Epictetus, Discourses 1.6.2


Who is it then that has adapted this to that, and that to this? Who is it that has fitted the sword to the scabbard and the scabbard to the sword? Is there no one? Surely the very structure of such finished products leads us commonly to infer that they must be the work of some craftsman, and are not constructed at random. 

 

Are we to say then that each of these products points to the craftsman, but that things visible and vision and light do not? 

 

Do not male and female and the desire of union and the power to use the organs adapted for it—do not these point to the craftsman? 

 

But if these things are so, then the fact that the intellect is so framed that we are not merely the passive subjects of sensations, but select and subtract from them and add to them, and by this means construct particular objects, nay more, that we pass from them to others which are not in mere juxtaposition—I say are not these facts sufficient to rouse men's attention and to deter them from leaving out the craftsman? 

 

I am quick to deny the possibility of any certainty when I do not wish to be held accountable, and I will cast aside the grand design of Nature when I prefer to make myself the center of all things. 

 

I can learn to get beyond such weaknesses if I look with a bare honesty and judge with an open humility.
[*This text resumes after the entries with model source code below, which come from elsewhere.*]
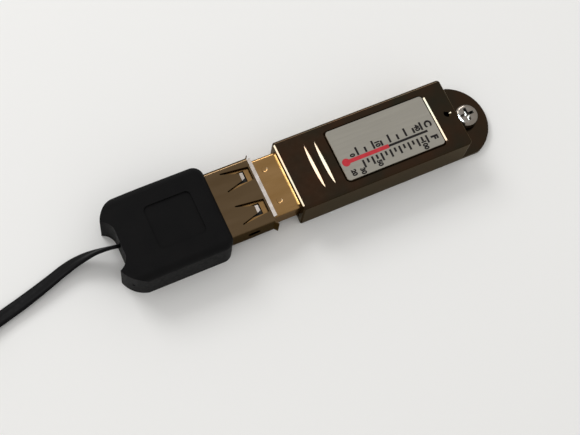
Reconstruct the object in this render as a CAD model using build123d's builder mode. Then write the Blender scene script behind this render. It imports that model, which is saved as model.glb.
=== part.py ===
# A metal plug-in thermometer and humidity stick, mated with the socket of a short flat extension lead.
# Millimetres. X runs along the stick towards its tail tab, Y across it, and Z up from the table.
import math
import os

from build123d import *

# Connector plug, a folded sheet tube round a contact tongue
plug_width = 12.0
plug_height = 4.5
plug_sheet = 0.3
plug_corner = 0.7
plug_reach = 13.2
plug_inside = 3.4
plug_lead_in = 0.12
window_length = 2.0
window_width = 2.3
window_pitch = 6.9
window_from_tip = 5.2
dimple_radius = 0.6
dimple_depth = 0.14
dimple_from_back = 3.2
dimple_pitch = 6.7
dimple_slope = 45.0
tongue_height = 1.9
tongue_setback = 0.4
tongue_lead_in = 0.35
contact_width = 1.0
contact_sheet = 0.2
inner_contact_pitch = 2.0
outer_contact_pitch = 7.0
inner_contact_setback = 2.1
outer_contact_setback = 1.1
contact_solder = 1.8
fit = 0.04
overrun = 1.0

# Stick housing, a deep cast cover over a base plate with a tail tab
plug_showing = 5.0
housing_length = 35.5
housing_width = 14.5
stick_height = 7.65
cover_wall = 1.0
cover_roof = 1.2
cover_corner = 0.7
cover_edge = 0.7
cover_front_edge = 0.25
slot_clearance = 0.06
base_thickness = 1.0
base_corner = 0.3
base_edge = 0.2
tab_reach = 8.0
tab_radius = 7.8
tab_corner = 1.2
boss_radius = 2.1
boss_height = 0.4
boss_from_tail = 3.7
label_width = 10.6
label_from_front = 10.0
label_from_tail = 5.0
label_thickness = 0.3
label_corner = 0.6
recess_depth = 0.45
recess_margin = 0.1
recess_bevel = 0.4
grip_length = 9.7
grip_width = 1.3
grip_height = 0.25
grip_root = 0.05
grip_pitch = 2.1
grip_from_front = 5.55
grip_count = 2
vent_radius = 0.45
vent_flare = 0.75
vent_flare_angle = 90.0
vent_from_tail = 1.9

# Tail screw, a pan head with a cross recess
screw_radius = 1.25
screw_head_radius = 2.35
screw_head_height = 1.6
screw_head_rim = 0.7
screw_clearance = 0.06
cross_length = 2.7
cross_width = 0.6
cross_depth = 0.9
cross_taper = 12.0
screw_point = 0.3
screw_crown_radius = 1.5

# Circuit board and what is soldered to it
board_thickness = 1.0
board_gap = 0.15
board_nose_gap = 0.3
board_corner = 0.4
ledge_width = 0.9
ledge_clearance = 0.06
ledge_setback = 0.4
sensor_side = 2.0
sensor_height = 1.0
sensor_port_radius = 0.35
sensor_port_depth = 0.4
sensor_margin = 0.15
controller_length = 6.0
controller_width = 4.0
controller_height = 1.5
controller_stand = 0.15
controller_bevel = 0.3
controller_place_share = 0.366
lead_count = 5
lead_pitch = 1.1
lead_width = 0.4
lead_reach = 0.9
lead_thickness = 0.2
lead_rise = 0.7
crystal_length = 3.2
crystal_width = 5.0
crystal_height = 1.1
crystal_edge = 0.2
crystal_place_share = 0.549
chip_length = 1.6
chip_width = 0.8
chip_height = 0.8
chip_pitch = 2.2
chip_column_pitch = 3.6
chip_place_share = 0.704
chip_columns = 2
chip_rows = 3

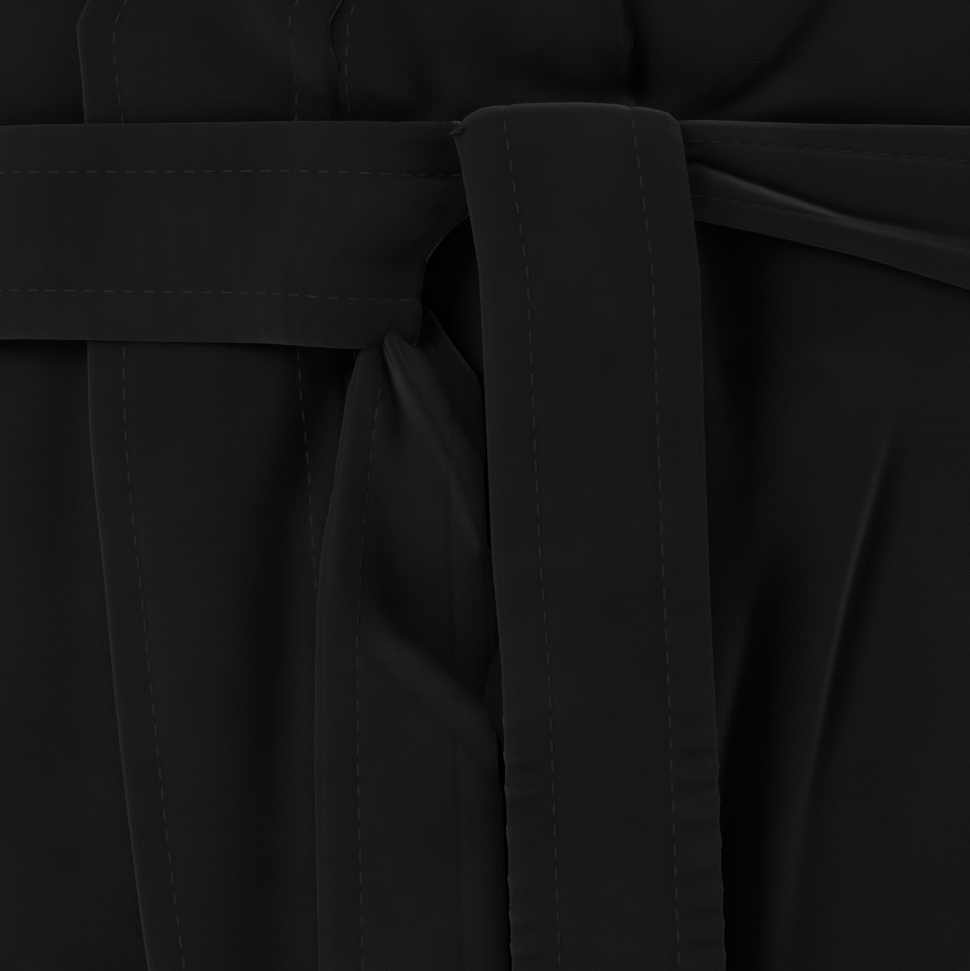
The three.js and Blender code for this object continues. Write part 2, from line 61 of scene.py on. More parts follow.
def box_mm(node):
    """A CAD node's lowest and highest corner, in millimetres."""
    low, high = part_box(node)
    return np.array(low) / MM, np.array(high) / MM


def foot_of(node):
    return box_mm(node)[0][2]


# ---- Sizes, from the CAD nodes where they give them
belt_low, belt_high = box_mm("belt_wrap")

CLOTH = 2.0  # the sewn cloth as it is drawn, seam allowance included
BAND = 4.0
BELT_THICK = 3.0
SEAM = 0.4
LAYER = 0.9
BELT_HALF = (belt_high[2] - belt_low[2]) / 2
HEM_Z = foot_of("back_panel")
SHOULDER_Z = box_mm("back_panel")[1][2]
ANKLE_Z = foot_of("left_leg_hem")
SHOULDER_SLOPE = 0.2
CHEST_Z = 240
WAIST = (168, 122)
HEM = (205, 126)
CHEST = (255, 140)
ARM_PLANE = 225
NECK = (72, 62)
COLLAR_WIDE = 45
COLLAR_LEAN = 8  # how far the standing band's top leans in over its seam
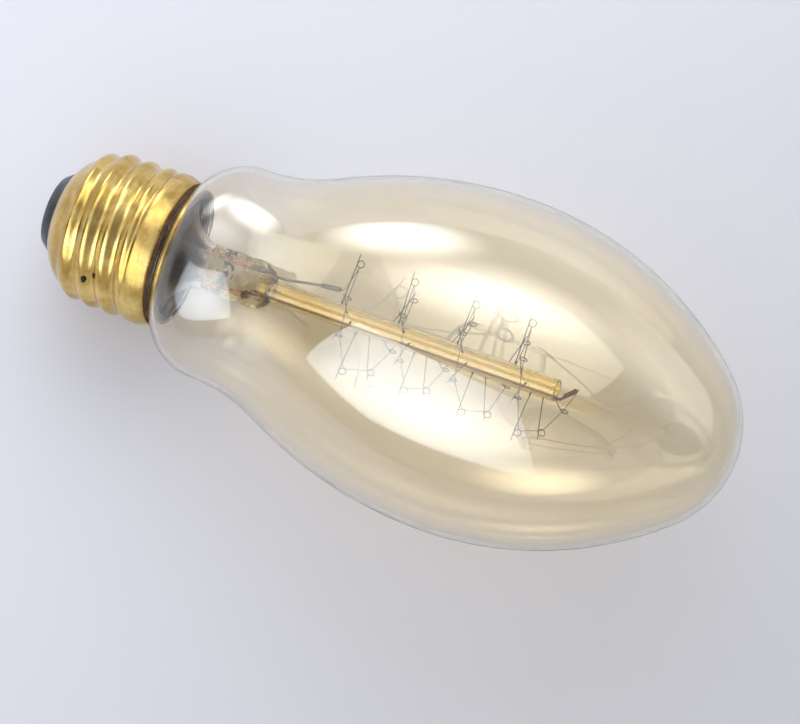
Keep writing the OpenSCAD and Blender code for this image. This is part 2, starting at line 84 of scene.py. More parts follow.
flare_arc = flare_r - stem_r
flare_rim_z = stem_z - flare_arc

# How the lamp lies: on a crest of the thread and on its belly
rest_run = belly_z - (crest_z + thread_pitch * ((180 - face_turn) / 360 - 2))
rest_drop = crest_r - back_c[0]
tilt = math.atan2(rest_run, rest_drop) - math.acos(back_arc_r / math.hypot(rest_run, rest_drop))
rest_height = back_arc_r - (belly_z * math.sin(tilt) - back_c[0] * math.cos(tilt))
tail_x = min(-solder_flat_d / 2 * math.sin(tilt), solder_h * math.cos(tilt) - contact_d / 2 * math.sin(tilt))
middle_x = (tail_x + nose_c[1] * math.cos(tilt) + nose_r) / 2
lying = (
    Matrix.Translation(Vector((-middle_x, 0, rest_height)) / 1000)
    @ Matrix.Rotation(math.radians(90) - tilt, 4, "Y")
    @ Matrix.Rotation(math.radians(180 + face_turn), 4, "Z")
    @ Matrix.Scale(0.001, 4)
)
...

I should find myself within the order of the whole, not in trying to excuse myself from it. 

 

The sword and the scabbard will fit because someone made them to go together, the one to be held within the other. 

 

The male and the female are complementary because they strengthen one another, and out of their union produce new life. 

 

Light reflects from objects, and the eye is carefully attuned to its reception. 

 

I can discover countless similar connections and interdependencies, everywhere that I turn, whatever the level of agency that produces the design. 

 

Perhaps it is all random, a series of coincidences? Maybe the patterns are the result of wishful thinking? There is, however, far more at work here than my own habitual associations, since the principle of causality is a necessity, not an option. 

 

To say that something is the result of chance shows only my current ignorance of the causes, and not the absence of causes. It is a contradiction to suggest that something comes from nothing, much like saying that it simultaneously is and is not. I shouldn’t let myself be fooled by “scientists” who deny the consistency of reason, because that clearly can’t be science. 

 

There can be no arguing with what deliberately defies understanding. How often have I now heard the currently fashionable claim that humans are not rational animals, and quite incapable of understanding, even as that claim is itself presented as a rational statement of understanding? 

 

Epictetus here points to the one of the most wondrous examples in the order in Nature, so deeply relevant to us because we are inexorably bound to it by our own particular nature. 

 

To “know” is not just to passively receive an image or an impression, as if pictures were being projected onto a screen. No, the mind is itself an active principle, abstracting and engaging with the inherent identity of things, constantly composing and dividing, demonstrating from what is proximate to what is ultimate, working backwards from effects to causes. 

 

The human mind, the essence of a certain kind of creature, practices a subtle craftsmanship with the fundamental building blocks of reality. There is no accident in this, and there is no power of mind in an imperfect creature if it does not proceed from the perfect mind of a Creator. What is relative depends upon what is Absolute. 

 

It may not be popular this week, though it must still be true.